• _TASK INPUTS_

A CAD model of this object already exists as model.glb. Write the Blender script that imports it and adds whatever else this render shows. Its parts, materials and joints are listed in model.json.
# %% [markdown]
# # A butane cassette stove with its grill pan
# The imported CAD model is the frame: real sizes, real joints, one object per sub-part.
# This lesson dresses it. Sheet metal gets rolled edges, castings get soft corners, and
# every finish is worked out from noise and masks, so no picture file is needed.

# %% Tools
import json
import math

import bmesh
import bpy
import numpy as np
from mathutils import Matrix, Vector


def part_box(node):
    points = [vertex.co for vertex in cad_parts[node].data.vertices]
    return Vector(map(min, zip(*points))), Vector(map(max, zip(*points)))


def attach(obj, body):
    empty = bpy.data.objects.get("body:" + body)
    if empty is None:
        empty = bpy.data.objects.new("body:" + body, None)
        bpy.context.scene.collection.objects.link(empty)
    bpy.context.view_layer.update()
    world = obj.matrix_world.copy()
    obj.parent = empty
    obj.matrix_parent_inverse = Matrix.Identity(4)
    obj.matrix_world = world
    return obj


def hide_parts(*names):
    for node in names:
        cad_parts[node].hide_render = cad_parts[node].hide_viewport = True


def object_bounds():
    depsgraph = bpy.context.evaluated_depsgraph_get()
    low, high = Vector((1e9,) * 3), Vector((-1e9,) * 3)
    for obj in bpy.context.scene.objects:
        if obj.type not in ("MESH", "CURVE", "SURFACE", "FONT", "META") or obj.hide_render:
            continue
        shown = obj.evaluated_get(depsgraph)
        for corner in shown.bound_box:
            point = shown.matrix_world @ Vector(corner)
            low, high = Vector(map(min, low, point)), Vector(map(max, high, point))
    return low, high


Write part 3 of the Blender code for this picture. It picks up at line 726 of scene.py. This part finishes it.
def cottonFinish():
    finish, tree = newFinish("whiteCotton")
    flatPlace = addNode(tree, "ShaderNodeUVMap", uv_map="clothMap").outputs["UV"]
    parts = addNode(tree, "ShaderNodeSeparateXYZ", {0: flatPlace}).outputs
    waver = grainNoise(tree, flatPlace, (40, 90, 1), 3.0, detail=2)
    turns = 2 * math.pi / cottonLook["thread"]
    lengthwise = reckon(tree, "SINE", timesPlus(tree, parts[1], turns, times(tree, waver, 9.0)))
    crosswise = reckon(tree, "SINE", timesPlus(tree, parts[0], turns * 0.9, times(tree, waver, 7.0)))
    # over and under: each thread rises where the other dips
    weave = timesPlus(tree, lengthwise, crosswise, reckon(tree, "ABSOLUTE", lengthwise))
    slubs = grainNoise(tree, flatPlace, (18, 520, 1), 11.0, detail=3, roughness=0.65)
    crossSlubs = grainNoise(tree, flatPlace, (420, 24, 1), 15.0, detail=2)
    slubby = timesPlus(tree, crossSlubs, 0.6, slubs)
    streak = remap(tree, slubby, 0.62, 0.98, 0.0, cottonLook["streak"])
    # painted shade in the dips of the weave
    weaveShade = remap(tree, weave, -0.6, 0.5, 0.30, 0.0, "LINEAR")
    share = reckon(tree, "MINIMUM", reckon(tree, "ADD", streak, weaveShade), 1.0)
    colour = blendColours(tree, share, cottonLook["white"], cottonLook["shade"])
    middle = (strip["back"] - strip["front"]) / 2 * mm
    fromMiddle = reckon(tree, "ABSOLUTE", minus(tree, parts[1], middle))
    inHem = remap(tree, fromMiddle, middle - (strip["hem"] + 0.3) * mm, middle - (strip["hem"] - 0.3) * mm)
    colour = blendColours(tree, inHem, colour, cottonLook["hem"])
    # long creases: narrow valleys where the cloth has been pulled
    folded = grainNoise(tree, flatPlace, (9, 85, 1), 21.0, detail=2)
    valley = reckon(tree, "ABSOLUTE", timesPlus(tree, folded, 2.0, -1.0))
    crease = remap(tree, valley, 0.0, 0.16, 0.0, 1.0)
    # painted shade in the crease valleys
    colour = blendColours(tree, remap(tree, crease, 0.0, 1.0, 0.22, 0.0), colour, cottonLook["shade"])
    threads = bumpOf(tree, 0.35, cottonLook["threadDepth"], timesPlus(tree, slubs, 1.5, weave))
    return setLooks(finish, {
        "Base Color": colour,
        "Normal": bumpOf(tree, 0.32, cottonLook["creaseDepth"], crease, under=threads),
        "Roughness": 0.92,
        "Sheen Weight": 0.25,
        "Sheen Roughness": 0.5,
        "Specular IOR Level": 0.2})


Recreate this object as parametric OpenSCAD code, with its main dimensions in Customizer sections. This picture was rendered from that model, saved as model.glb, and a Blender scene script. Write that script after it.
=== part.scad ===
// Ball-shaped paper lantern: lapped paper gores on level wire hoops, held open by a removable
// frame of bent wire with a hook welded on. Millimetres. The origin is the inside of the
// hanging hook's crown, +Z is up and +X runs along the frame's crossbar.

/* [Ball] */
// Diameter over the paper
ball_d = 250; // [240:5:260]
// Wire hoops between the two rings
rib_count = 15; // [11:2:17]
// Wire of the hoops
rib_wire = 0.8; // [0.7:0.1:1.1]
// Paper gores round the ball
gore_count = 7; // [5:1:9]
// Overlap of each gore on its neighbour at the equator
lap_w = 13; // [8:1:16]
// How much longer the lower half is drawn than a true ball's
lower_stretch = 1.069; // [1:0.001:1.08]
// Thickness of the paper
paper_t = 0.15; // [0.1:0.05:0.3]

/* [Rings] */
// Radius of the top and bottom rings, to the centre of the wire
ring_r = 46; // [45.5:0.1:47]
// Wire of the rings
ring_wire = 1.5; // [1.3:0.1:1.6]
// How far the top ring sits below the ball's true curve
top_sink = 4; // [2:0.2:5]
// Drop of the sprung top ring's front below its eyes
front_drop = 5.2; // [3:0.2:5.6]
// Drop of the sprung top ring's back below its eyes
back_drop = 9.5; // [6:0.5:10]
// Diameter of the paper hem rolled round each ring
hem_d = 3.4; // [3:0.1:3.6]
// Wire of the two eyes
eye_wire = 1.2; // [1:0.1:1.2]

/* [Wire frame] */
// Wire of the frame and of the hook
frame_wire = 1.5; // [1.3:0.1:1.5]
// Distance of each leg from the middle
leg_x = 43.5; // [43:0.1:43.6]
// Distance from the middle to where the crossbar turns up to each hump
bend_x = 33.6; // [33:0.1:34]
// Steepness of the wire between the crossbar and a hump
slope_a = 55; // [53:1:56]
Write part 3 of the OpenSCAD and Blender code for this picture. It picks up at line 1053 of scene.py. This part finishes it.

• _WORK INSTRUCTIONS_
Copy exactly the lines from the line with "from mathutils import Matrix, Vector" up to and including the line with "return low, high", and no other lines.

• _EXERCISE SOLUTION_
from mathutils import Matrix, Vector


def part_box(node):
    points = [vertex.co for vertex in cad_parts[node].data.vertices]
    return Vector(map(min, zip(*points))), Vector(map(max, zip(*points)))


def attach(obj, body):
    empty = bpy.data.objects.get("body:" + body)
    if empty is None:
        empty = bpy.data.objects.new("body:" + body, None)
        bpy.context.scene.collection.objects.link(empty)
    bpy.context.view_layer.update()
    world = obj.matrix_world.copy()
    obj.parent = empty
    obj.matrix_parent_inverse = Matrix.Identity(4)
    obj.matrix_world = world
    return obj


def hide_parts(*names):
    for node in names:
        cad_parts[node].hide_render = cad_parts[node].hide_viewport = True


def object_bounds():
    depsgraph = bpy.context.evaluated_depsgraph_get()
    low, high = Vector((1e9,) * 3), Vector((-1e9,) * 3)
    for obj in bpy.context.scene.objects:
        if obj.type not in ("MESH", "CURVE", "SURFACE", "FONT", "META") or obj.hide_render:
            continue
        shown = obj.evaluated_get(depsgraph)
        for corner in shown.bound_box:
            point = shown.matrix_world @ Vector(corner)
            low, high = Vector(map(min, low, point)), Vector(map(max, high, point))
    return low, high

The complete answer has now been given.